> _Exercise material_:
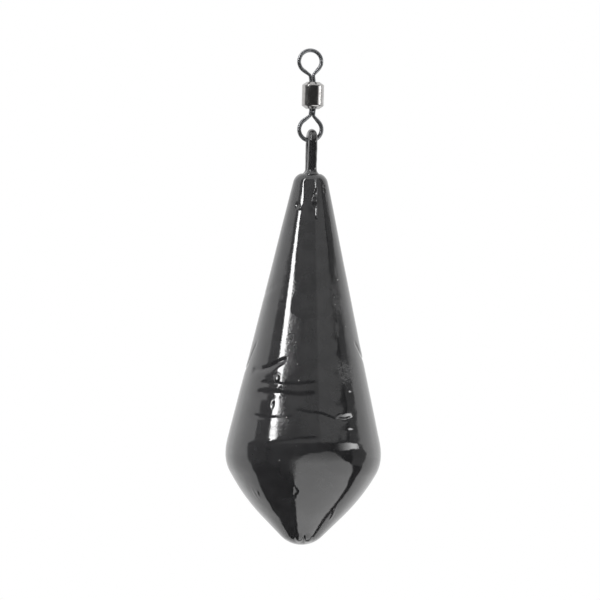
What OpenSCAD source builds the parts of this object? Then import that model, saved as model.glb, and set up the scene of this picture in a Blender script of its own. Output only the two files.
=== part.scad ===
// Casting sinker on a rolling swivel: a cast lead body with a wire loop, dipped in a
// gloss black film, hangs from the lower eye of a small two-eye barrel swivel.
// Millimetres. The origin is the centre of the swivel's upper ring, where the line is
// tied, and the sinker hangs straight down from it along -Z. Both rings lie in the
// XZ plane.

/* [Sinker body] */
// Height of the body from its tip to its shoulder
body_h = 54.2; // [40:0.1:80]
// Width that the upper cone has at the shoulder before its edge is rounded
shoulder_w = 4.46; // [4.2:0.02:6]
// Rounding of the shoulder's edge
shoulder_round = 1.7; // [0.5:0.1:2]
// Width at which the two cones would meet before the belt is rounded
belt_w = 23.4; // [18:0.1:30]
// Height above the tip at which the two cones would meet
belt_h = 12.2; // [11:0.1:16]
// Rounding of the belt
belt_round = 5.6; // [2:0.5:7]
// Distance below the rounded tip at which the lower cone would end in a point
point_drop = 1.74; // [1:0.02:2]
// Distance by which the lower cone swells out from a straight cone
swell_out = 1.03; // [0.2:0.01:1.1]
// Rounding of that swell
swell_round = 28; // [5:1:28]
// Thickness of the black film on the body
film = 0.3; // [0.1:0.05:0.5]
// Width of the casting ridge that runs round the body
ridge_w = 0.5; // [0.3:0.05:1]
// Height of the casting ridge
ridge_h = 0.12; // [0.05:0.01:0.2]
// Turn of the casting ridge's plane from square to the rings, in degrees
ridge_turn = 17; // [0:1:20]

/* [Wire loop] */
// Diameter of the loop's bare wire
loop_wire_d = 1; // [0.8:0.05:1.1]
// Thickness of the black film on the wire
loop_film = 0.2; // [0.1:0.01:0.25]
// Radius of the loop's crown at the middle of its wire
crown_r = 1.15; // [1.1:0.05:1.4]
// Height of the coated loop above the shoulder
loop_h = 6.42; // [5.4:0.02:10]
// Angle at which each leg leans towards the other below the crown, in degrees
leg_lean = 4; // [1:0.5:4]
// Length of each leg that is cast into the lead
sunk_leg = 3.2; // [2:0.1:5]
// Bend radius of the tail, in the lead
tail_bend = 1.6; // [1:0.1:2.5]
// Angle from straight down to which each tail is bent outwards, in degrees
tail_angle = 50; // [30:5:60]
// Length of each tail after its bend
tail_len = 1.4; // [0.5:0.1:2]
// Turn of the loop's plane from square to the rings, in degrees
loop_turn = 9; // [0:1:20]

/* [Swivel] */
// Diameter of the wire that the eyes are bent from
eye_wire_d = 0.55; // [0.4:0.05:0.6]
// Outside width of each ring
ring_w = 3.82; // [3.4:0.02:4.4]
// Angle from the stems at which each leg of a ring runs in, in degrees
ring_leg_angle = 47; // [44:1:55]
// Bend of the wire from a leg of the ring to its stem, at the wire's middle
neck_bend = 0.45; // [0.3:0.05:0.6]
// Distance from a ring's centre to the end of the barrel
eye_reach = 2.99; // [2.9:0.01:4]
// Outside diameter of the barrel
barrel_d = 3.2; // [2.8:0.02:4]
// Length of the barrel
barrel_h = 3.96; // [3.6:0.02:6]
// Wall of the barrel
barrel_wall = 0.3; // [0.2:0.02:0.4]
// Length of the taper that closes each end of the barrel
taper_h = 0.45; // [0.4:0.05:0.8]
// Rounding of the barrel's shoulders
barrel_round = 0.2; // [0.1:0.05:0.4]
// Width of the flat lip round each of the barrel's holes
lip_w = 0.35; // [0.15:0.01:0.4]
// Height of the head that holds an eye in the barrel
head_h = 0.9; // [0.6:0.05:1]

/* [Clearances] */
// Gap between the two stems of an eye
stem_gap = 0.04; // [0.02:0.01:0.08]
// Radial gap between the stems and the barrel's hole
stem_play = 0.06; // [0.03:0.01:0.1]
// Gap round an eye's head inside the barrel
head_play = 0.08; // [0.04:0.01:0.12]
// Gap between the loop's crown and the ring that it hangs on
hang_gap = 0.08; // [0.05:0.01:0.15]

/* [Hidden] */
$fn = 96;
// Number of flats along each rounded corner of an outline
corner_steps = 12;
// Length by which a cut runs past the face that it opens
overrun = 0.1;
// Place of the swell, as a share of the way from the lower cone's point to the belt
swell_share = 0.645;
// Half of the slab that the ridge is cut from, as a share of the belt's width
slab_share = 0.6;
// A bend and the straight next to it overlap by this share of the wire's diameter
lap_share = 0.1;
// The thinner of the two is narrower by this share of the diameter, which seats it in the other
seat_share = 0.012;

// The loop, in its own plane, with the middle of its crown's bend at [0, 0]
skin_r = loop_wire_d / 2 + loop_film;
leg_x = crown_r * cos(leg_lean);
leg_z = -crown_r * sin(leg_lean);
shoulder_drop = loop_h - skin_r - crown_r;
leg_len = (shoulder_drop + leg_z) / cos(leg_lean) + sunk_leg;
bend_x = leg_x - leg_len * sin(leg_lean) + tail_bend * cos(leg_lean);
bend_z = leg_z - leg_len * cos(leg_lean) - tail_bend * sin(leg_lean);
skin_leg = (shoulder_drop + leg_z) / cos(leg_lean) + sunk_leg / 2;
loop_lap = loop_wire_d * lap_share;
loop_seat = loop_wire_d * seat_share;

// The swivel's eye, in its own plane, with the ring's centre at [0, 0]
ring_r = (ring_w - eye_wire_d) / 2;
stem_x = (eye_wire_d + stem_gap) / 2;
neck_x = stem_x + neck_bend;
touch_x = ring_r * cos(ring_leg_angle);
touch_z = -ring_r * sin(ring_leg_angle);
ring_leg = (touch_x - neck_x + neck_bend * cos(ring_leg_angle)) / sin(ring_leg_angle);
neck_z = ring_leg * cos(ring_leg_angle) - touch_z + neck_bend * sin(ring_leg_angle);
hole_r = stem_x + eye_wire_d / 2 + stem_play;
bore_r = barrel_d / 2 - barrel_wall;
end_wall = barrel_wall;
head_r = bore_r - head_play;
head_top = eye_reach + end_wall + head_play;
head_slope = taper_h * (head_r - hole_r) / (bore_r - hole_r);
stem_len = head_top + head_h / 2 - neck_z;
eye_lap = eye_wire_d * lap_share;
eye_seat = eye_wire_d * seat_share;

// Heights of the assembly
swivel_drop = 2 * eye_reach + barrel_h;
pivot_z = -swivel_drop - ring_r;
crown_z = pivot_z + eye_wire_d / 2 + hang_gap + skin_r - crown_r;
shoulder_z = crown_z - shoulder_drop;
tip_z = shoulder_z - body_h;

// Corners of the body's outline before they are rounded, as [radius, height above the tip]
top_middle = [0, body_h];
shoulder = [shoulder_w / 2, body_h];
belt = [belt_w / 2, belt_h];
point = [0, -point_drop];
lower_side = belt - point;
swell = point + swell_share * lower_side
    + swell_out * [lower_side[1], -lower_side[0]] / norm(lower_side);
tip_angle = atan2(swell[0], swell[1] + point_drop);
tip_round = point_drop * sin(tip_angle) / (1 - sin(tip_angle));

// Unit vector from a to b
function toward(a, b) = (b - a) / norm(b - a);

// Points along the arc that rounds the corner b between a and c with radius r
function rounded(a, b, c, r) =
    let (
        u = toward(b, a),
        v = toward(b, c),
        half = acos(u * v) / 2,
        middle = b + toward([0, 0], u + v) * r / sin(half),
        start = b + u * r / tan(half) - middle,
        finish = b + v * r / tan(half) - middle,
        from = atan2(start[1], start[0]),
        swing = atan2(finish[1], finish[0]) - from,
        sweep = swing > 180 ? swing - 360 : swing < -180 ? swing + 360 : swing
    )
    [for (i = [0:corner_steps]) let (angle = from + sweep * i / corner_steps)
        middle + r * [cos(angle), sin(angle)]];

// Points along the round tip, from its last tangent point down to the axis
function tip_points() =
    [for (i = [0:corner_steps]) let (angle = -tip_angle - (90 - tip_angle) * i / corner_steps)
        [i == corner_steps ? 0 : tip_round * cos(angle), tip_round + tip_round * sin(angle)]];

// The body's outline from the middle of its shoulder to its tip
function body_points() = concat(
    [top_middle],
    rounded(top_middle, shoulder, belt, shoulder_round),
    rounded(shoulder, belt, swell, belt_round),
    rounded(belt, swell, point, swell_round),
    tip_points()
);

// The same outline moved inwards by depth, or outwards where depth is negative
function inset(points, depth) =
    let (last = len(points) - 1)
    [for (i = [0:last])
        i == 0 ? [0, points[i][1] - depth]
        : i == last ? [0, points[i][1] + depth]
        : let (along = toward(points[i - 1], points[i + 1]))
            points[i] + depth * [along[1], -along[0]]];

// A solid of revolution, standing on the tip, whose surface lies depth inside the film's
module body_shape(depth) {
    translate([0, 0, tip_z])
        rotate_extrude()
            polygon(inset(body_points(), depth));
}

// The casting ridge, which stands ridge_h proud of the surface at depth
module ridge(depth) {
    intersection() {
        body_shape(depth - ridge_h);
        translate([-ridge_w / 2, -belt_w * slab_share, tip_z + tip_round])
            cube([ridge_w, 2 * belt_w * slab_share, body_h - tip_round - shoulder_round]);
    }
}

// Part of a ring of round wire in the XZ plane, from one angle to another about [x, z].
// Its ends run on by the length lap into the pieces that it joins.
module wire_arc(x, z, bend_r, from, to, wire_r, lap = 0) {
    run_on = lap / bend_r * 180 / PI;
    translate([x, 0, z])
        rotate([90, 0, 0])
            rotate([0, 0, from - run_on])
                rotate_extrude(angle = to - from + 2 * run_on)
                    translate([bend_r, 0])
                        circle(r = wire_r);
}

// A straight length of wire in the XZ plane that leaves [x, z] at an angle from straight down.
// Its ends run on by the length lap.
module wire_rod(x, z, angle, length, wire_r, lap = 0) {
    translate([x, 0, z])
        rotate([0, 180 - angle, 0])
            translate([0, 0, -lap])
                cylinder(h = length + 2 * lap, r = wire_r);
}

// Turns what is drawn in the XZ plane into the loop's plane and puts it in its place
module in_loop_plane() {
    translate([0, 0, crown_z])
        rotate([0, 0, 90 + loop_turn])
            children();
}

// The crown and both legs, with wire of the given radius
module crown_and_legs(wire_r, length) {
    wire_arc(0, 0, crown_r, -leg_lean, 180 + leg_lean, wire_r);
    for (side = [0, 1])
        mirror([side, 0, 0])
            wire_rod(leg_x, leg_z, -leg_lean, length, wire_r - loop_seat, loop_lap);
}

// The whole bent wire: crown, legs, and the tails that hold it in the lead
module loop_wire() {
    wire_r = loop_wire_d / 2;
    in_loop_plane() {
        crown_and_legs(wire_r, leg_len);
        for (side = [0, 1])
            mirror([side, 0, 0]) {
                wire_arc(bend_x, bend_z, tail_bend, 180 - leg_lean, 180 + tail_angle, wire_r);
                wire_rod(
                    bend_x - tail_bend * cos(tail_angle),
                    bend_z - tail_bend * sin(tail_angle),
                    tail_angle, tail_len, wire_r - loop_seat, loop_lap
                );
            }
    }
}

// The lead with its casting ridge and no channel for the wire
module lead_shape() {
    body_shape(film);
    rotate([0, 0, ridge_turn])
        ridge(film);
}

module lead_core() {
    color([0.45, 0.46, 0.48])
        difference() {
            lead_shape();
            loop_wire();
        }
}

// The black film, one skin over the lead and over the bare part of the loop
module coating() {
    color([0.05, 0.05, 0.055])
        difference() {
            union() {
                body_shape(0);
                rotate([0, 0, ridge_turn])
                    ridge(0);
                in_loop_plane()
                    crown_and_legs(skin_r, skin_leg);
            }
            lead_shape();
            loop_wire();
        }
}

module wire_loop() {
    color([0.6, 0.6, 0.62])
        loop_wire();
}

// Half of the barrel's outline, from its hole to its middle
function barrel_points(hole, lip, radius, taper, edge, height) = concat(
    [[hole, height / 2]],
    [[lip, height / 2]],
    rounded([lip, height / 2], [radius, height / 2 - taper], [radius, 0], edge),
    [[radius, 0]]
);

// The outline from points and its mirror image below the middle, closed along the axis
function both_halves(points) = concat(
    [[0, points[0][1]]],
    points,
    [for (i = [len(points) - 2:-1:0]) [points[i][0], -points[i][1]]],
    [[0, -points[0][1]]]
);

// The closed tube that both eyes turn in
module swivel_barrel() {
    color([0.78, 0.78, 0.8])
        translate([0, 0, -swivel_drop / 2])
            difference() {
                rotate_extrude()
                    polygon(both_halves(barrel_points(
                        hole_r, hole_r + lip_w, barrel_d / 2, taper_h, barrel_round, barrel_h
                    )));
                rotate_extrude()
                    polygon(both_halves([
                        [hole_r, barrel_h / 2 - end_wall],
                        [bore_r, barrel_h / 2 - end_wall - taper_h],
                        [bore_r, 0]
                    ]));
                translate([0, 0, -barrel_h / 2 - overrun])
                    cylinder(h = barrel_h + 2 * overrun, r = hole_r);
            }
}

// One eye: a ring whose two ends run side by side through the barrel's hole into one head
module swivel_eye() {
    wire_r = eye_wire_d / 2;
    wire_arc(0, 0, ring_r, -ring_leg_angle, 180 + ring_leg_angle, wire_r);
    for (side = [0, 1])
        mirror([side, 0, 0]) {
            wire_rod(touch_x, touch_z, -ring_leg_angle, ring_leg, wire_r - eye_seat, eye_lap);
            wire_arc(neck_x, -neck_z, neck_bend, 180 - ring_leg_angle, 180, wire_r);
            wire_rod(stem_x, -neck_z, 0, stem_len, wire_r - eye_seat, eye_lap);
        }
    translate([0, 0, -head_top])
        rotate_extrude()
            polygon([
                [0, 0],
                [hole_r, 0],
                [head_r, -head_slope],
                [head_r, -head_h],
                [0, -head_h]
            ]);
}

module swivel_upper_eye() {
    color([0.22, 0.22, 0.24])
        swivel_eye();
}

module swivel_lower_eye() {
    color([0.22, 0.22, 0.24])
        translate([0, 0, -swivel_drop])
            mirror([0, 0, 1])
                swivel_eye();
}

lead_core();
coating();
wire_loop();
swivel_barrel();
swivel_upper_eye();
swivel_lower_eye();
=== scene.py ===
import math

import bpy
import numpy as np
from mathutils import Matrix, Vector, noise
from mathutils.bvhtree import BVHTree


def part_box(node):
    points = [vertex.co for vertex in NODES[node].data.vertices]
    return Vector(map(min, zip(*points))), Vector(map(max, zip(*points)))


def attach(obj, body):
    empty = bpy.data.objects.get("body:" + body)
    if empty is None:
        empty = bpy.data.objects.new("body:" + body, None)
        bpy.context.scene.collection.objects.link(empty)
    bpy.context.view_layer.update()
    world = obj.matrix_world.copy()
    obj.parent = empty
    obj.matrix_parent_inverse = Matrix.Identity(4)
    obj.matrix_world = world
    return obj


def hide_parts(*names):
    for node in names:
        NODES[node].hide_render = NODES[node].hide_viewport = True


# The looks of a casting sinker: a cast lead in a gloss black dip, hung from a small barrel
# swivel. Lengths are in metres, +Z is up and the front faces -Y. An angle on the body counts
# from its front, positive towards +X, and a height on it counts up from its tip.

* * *

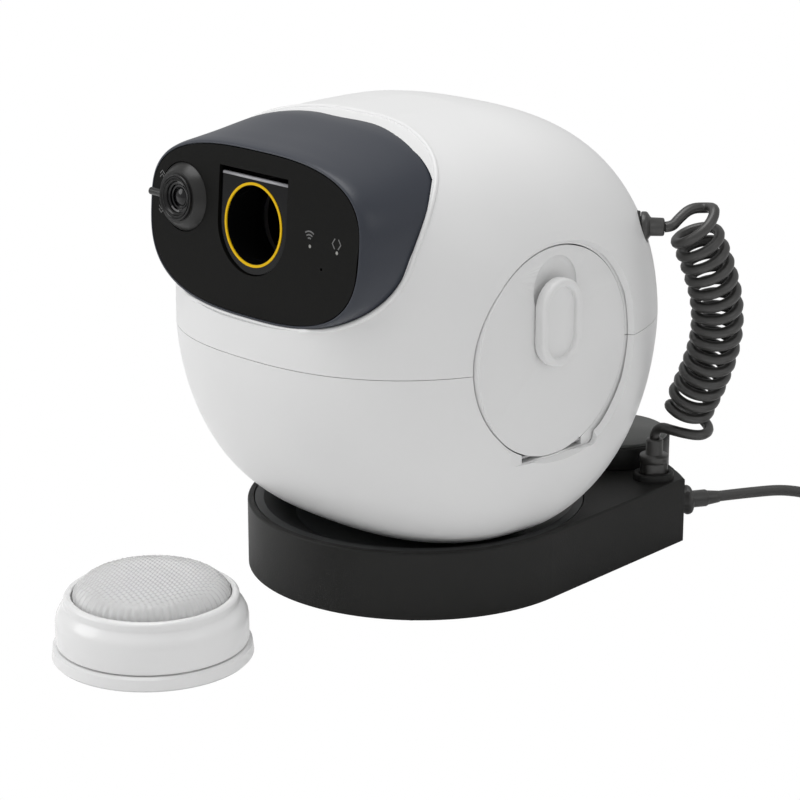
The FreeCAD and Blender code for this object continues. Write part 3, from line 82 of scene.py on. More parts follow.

> _Aim of the exercise_: Extract exactly and only the lines above from the line containing "into one head" through the line containing "for node in", both end lines included.

> _Exercise output_:
// One eye: a ring whose two ends run side by side through the barrel's hole into one head
module swivel_eye() {
    wire_r = eye_wire_d / 2;
    wire_arc(0, 0, ring_r, -ring_leg_angle, 180 + ring_leg_angle, wire_r);
    for (side = [0, 1])
        mirror([side, 0, 0]) {
            wire_rod(touch_x, touch_z, -ring_leg_angle, ring_leg, wire_r - eye_seat, eye_lap);
            wire_arc(neck_x, -neck_z, neck_bend, 180 - ring_leg_angle, 180, wire_r);
            wire_rod(stem_x, -neck_z, 0, stem_len, wire_r - eye_seat, eye_lap);
        }
    translate([0, 0, -head_top])
        rotate_extrude()
            polygon([
                [0, 0],
                [hole_r, 0],
                [head_r, -head_slope],
                [head_r, -head_h],
                [0, -head_h]
            ]);
}

module swivel_upper_eye() {
    color([0.22, 0.22, 0.24])
        swivel_eye();
}

module swivel_lower_eye() {
    color([0.22, 0.22, 0.24])
        translate([0, 0, -swivel_drop])
            mirror([0, 0, 1])
                swivel_eye();
}

lead_core();
coating();
wire_loop();
swivel_barrel();
swivel_upper_eye();
swivel_lower_eye();
=== scene.py ===
import math

import bpy
import numpy as np
from mathutils import Matrix, Vector, noise
from mathutils.bvhtree import BVHTree


def part_box(node):
    points = [vertex.co for vertex in NODES[node].data.vertices]
    return Vector(map(min, zip(*points))), Vector(map(max, zip(*points)))


def attach(obj, body):
    empty = bpy.data.objects.get("body:" + body)
    if empty is None:
        empty = bpy.data.objects.new("body:" + body, None)
        bpy.context.scene.collection.objects.link(empty)
    bpy.context.view_layer.update()
    world = obj.matrix_world.copy()
    obj.parent = empty
    obj.matrix_parent_inverse = Matrix.Identity(4)
    obj.matrix_world = world
    return obj


def hide_parts(*names):
    for node in names:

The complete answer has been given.